── COLLECTED DATA ──

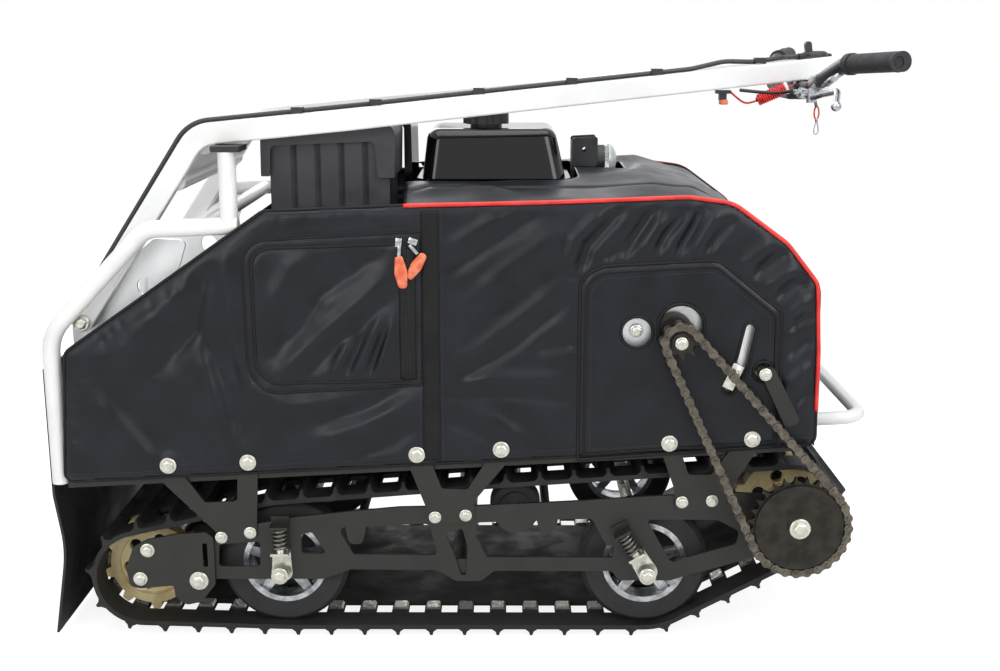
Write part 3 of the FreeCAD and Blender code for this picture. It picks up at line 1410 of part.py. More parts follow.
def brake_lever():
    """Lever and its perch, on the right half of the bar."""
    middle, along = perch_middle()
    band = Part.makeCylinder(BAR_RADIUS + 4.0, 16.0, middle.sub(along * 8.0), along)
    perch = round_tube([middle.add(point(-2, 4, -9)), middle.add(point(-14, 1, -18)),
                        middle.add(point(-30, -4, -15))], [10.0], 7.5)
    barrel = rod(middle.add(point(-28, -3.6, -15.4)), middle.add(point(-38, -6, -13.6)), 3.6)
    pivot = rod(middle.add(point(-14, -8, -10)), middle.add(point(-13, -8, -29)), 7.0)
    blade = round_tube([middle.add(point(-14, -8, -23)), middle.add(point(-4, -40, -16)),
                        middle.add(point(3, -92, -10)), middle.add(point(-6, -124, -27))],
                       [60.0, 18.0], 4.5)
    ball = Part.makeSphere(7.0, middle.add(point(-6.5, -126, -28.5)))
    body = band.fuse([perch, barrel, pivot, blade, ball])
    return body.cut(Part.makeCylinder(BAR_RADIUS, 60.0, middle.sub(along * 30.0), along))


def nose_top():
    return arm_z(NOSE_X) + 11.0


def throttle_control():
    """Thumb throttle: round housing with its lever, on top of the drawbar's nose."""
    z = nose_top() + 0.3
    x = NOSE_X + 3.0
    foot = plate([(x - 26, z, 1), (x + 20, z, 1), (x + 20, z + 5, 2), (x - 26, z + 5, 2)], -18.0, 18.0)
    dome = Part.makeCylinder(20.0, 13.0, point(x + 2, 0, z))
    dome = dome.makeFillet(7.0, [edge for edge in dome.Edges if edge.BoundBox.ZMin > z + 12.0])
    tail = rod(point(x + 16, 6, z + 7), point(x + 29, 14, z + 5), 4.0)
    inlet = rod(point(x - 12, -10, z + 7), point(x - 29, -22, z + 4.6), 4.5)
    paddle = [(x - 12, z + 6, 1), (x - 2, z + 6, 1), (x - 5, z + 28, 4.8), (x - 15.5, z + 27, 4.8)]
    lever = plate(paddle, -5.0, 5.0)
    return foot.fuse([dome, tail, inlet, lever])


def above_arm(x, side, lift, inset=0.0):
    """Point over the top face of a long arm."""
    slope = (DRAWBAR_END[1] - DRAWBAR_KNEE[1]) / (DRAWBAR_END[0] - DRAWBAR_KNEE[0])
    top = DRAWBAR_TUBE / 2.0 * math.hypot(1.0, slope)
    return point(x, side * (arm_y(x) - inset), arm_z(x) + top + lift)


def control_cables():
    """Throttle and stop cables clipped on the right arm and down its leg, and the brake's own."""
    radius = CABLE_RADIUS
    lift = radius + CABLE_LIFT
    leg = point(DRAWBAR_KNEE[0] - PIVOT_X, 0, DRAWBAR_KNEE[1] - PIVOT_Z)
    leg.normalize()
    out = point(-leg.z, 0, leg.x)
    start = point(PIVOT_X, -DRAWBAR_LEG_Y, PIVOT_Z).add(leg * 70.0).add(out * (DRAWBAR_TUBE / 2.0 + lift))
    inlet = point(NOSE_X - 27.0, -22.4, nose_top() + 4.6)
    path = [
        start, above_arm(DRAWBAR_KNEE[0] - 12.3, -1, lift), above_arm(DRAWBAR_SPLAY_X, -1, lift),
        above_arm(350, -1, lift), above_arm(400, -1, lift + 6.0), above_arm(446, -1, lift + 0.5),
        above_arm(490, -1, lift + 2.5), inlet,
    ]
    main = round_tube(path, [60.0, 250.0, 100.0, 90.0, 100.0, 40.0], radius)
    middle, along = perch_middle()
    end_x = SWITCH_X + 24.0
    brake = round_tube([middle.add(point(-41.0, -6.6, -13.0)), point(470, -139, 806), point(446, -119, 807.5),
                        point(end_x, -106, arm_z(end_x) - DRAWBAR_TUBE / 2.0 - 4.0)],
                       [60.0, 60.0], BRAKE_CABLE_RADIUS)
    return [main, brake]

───

» AIM OF THE TASK: Write out the whole listing exactly.

» SOLUTION BELOW:
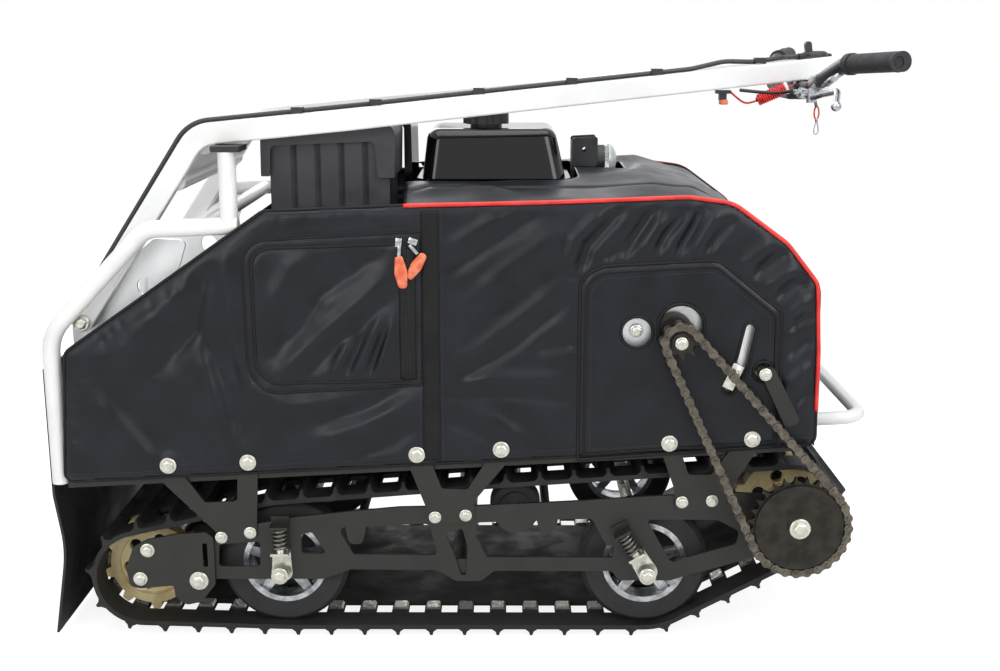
Write part 3 of the FreeCAD and Blender code for this picture. It picks up at line 1410 of part.py. More parts follow.
def brake_lever():
    """Lever and its perch, on the right half of the bar."""
    middle, along = perch_middle()
    band = Part.makeCylinder(BAR_RADIUS + 4.0, 16.0, middle.sub(along * 8.0), along)
    perch = round_tube([middle.add(point(-2, 4, -9)), middle.add(point(-14, 1, -18)),
                        middle.add(point(-30, -4, -15))], [10.0], 7.5)
    barrel = rod(middle.add(point(-28, -3.6, -15.4)), middle.add(point(-38, -6, -13.6)), 3.6)
    pivot = rod(middle.add(point(-14, -8, -10)), middle.add(point(-13, -8, -29)), 7.0)
    blade = round_tube([middle.add(point(-14, -8, -23)), middle.add(point(-4, -40, -16)),
                        middle.add(point(3, -92, -10)), middle.add(point(-6, -124, -27))],
                       [60.0, 18.0], 4.5)
    ball = Part.makeSphere(7.0, middle.add(point(-6.5, -126, -28.5)))
    body = band.fuse([perch, barrel, pivot, blade, ball])
    return body.cut(Part.makeCylinder(BAR_RADIUS, 60.0, middle.sub(along * 30.0), along))


def nose_top():
    return arm_z(NOSE_X) + 11.0


def throttle_control():
    """Thumb throttle: round housing with its lever, on top of the drawbar's nose."""
    z = nose_top() + 0.3
    x = NOSE_X + 3.0
    foot = plate([(x - 26, z, 1), (x + 20, z, 1), (x + 20, z + 5, 2), (x - 26, z + 5, 2)], -18.0, 18.0)
    dome = Part.makeCylinder(20.0, 13.0, point(x + 2, 0, z))
    dome = dome.makeFillet(7.0, [edge for edge in dome.Edges if edge.BoundBox.ZMin > z + 12.0])
    tail = rod(point(x + 16, 6, z + 7), point(x + 29, 14, z + 5), 4.0)
    inlet = rod(point(x - 12, -10, z + 7), point(x - 29, -22, z + 4.6), 4.5)
    paddle = [(x - 12, z + 6, 1), (x - 2, z + 6, 1), (x - 5, z + 28, 4.8), (x - 15.5, z + 27, 4.8)]
    lever = plate(paddle, -5.0, 5.0)
    return foot.fuse([dome, tail, inlet, lever])


def above_arm(x, side, lift, inset=0.0):
    """Point over the top face of a long arm."""
    slope = (DRAWBAR_END[1] - DRAWBAR_KNEE[1]) / (DRAWBAR_END[0] - DRAWBAR_KNEE[0])
    top = DRAWBAR_TUBE / 2.0 * math.hypot(1.0, slope)
    return point(x, side * (arm_y(x) - inset), arm_z(x) + top + lift)


def control_cables():
    """Throttle and stop cables clipped on the right arm and down its leg, and the brake's own."""
    radius = CABLE_RADIUS
    lift = radius + CABLE_LIFT
    leg = point(DRAWBAR_KNEE[0] - PIVOT_X, 0, DRAWBAR_KNEE[1] - PIVOT_Z)
    leg.normalize()
    out = point(-leg.z, 0, leg.x)
    start = point(PIVOT_X, -DRAWBAR_LEG_Y, PIVOT_Z).add(leg * 70.0).add(out * (DRAWBAR_TUBE / 2.0 + lift))
    inlet = point(NOSE_X - 27.0, -22.4, nose_top() + 4.6)
    path = [
        start, above_arm(DRAWBAR_KNEE[0] - 12.3, -1, lift), above_arm(DRAWBAR_SPLAY_X, -1, lift),
        above_arm(350, -1, lift), above_arm(400, -1, lift + 6.0), above_arm(446, -1, lift + 0.5),
        above_arm(490, -1, lift + 2.5), inlet,
    ]
    main = round_tube(path, [60.0, 250.0, 100.0, 90.0, 100.0, 40.0], radius)
    middle, along = perch_middle()
    end_x = SWITCH_X + 24.0
    brake = round_tube([middle.add(point(-41.0, -6.6, -13.0)), point(470, -139, 806), point(446, -119, 807.5),
                        point(end_x, -106, arm_z(end_x) - DRAWBAR_TUBE / 2.0 - 4.0)],
                       [60.0, 60.0], BRAKE_CABLE_RADIUS)
    return [main, brake]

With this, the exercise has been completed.